Dannen co-chairs Homes for All with Liz Kuoppala, executive director of the Minnesota Homeless Coalition. Her group and MCCD weren’t always on the same page when it came to their requests to legislators, Kuoppala says. MCCD was working to help develop more housing while the homeless coalition asked for rental assistance and other types of support for its clients.

Kuoppala said Dannen approached her a couple of years ago and asked how they could present a united front at the Legislature.

“Together, we’ve built a strong coalition, over 80 providers,” Kuoppala says. “When the housing and homeless communities are engaged together, that gives legislators a clear answer. As we’re able to engage the broader community, I think that tells legislators that this isn’t just a special niche issue.”

It worked. The coalition helped persuade legislators to appropriate $21 million to the Minnesota Housing Finance Agency and $7 million to the Department of Human Services for housing last year. The latter included $4 million to fund the new Homeless Youth Act.

“Darielle’s leadership has played a big, big role in keeping this group of folks together,” Kuoppala said. “She’s just got this mix of super-excellent energy, political savvy and policy savvy.”

Understanding inequality

Dannen also worked to keep the federal Housing and Urban Development office open in Minneapolis. HUD announced last May year it would close the office and 13 others nationwide, but relented on the Minneapolis office in November. Kuoppala calls that “a huge win.”

“She truly understands the many layers of social inequality,” Kuoppala says. “She’s deeply committed to working collaboratively and creatively to grow and create better communities.”

On the economic development side, MCCD provides loans ranging from $300 to $50,000 to people who need to establish credit, or who want to start or expand businesses.

“We’re banking with folks who are unbankable.
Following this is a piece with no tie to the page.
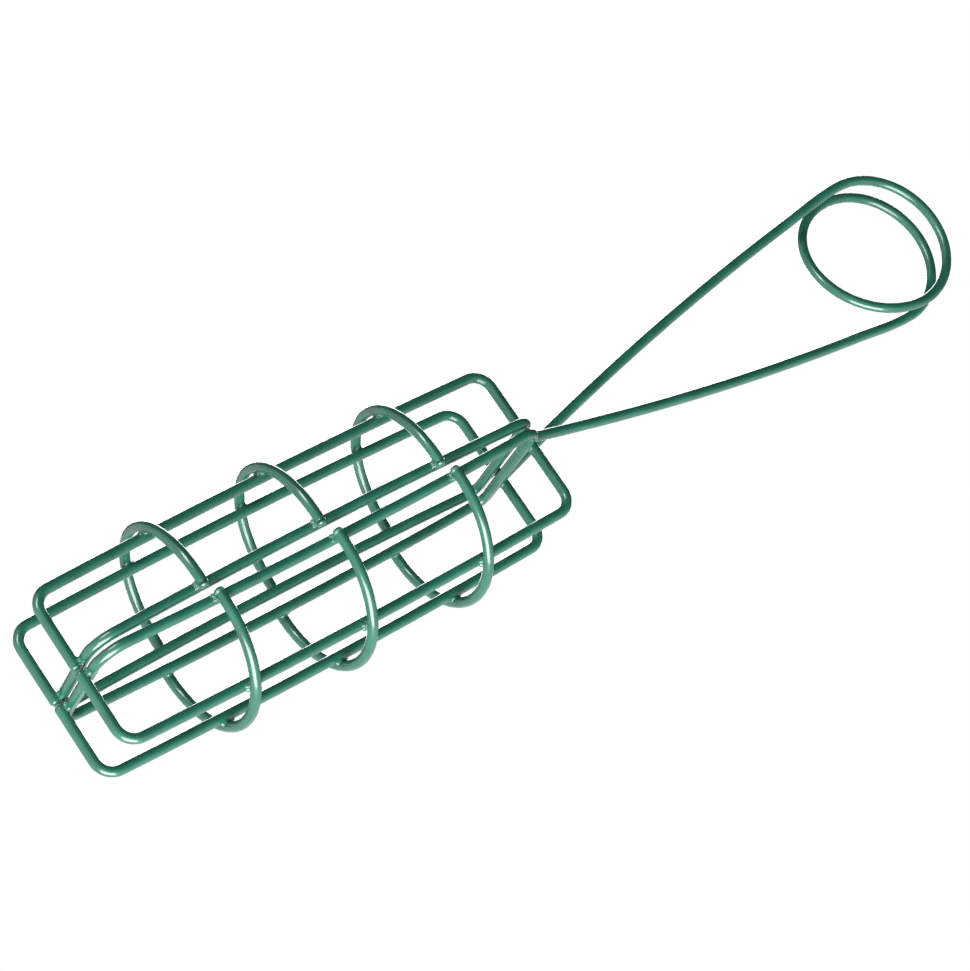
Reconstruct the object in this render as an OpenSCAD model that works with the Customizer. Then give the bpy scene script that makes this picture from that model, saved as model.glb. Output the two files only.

We want them to get lines of credit and things like that,” Dannen says. “We’ve worked with clients who are very, very low-income, and I don’t think that’s a barrier.”

MCCD refers to its smallest loans as “credit builders.”

“We don’t care what people do with them. The entire intent is to establish credit for them,” Dannen explains. “They’re referred to us from Lutheran Social Service. We need to get them ready so we can lend to them or a bank can lend to them.”

MCCD gets most of the money it lends from interest accrued on the loans it makes with banks working to earn federal Community Reinvestment Act credits. The rest of its funding comes from the state Department of Employment and Economic Development, counties and cities. MCCD takes the greater risk if the borrower should default, according to Dannen.

“We’re continually trying to make sure we’re building that [interest] up a little more,” she said. “It gives us the ability to make some [slightly] riskier loans.”

In its Open to Business initiative, MCCD offers free technical assistance to small-business owners in 41 Twin Cities municipalities in Hennepin, Carver and Dakota counties and the cities of Coon Rapids, Minneapolis and North St. Paul.

Beginning in 2012, Hennepin County began offering matching grants to participating municipalities, which pay MCCD an annual fee of $5,000 to $10,000 for the service, according to Patricia Fitzgerald, manager of economic and community development division in the county’s Housing, Community Works and Transit department.

In 2012 and 2013, Open to Business helped nearly 500 entrepreneurs or small businesses in the county with more than 3,000 hours of technical assistance. MCCD staff helped these business owners obtain $2 million in direct and facilitated financing; $5.6 million in leveraged capital; and the ability to hire or retain 161 employees, Fitzgerald notes.

“MCCD is such a great partner,” she says. “I thought that was just a great strategy for fulfilling needs that entrepreneurs and small businesses have in Hennepin County in a way that’s cost effective.”

Looking at foreclosure law

The thought of doing good in the community inspired Dannen to enter the legal field. The daughter of a paper mill safety supervisor and a construction company employee, Dannen attended Hamline University School of Law. There, she volunteered for the tenant advocacy nonprofit HOME Line, working to help tenants displaced by condominium conversions. She later went to work for that group.

From 2003 to 2006, she worked for the Volunteer Lawyers Network, training other lawyers in foreclosure issues and working with other organizations to overhaul Minnesota’s foreclosure statutes. She ended up working on a task force with 12 state legislators providing legislative updates to other lawyers and the mortgage industry.

“As an attorney, I had to help one client at a time and they would continue to have the same problem,” Dannen says. “It was really fun to go the Legislature and say, ‘OK, we need to make a systematic change that will affect thousands of lives.’”

Dannen will have her hands full again promoting MCCD’s 2014 policy agenda at the Capitol. The organization’s goals include maintaining and increasing funding for affordable housing; supporting legislation that would allow all Minnesotans to obtain driver’s licenses; and improving and streamlining local business regulations.

It shouldn’t be a problem for Dannen, whom Kuoppala described as having more energy at 5 a.m. than anyone she knows.

“She is just always full of joyful optimism,” she says. “She is so excited about life and always willing to take it on.”

The Dannen File

Name: Darielle Dannen

Job:  Public policy director

Age: 36

Grew up: Wisconsin Rapids, Wis.

Lives in: Minneapolis

Education:  B.S., sociology and English, University of Wisconsin-La Crosse, 2000; J.D., Hamline University School of Law, 2003

Family:  Husband, Michael Broton

Hobbies: Owns four chickens, two cats and a dog; enjoys skating, skiing, running and sailing.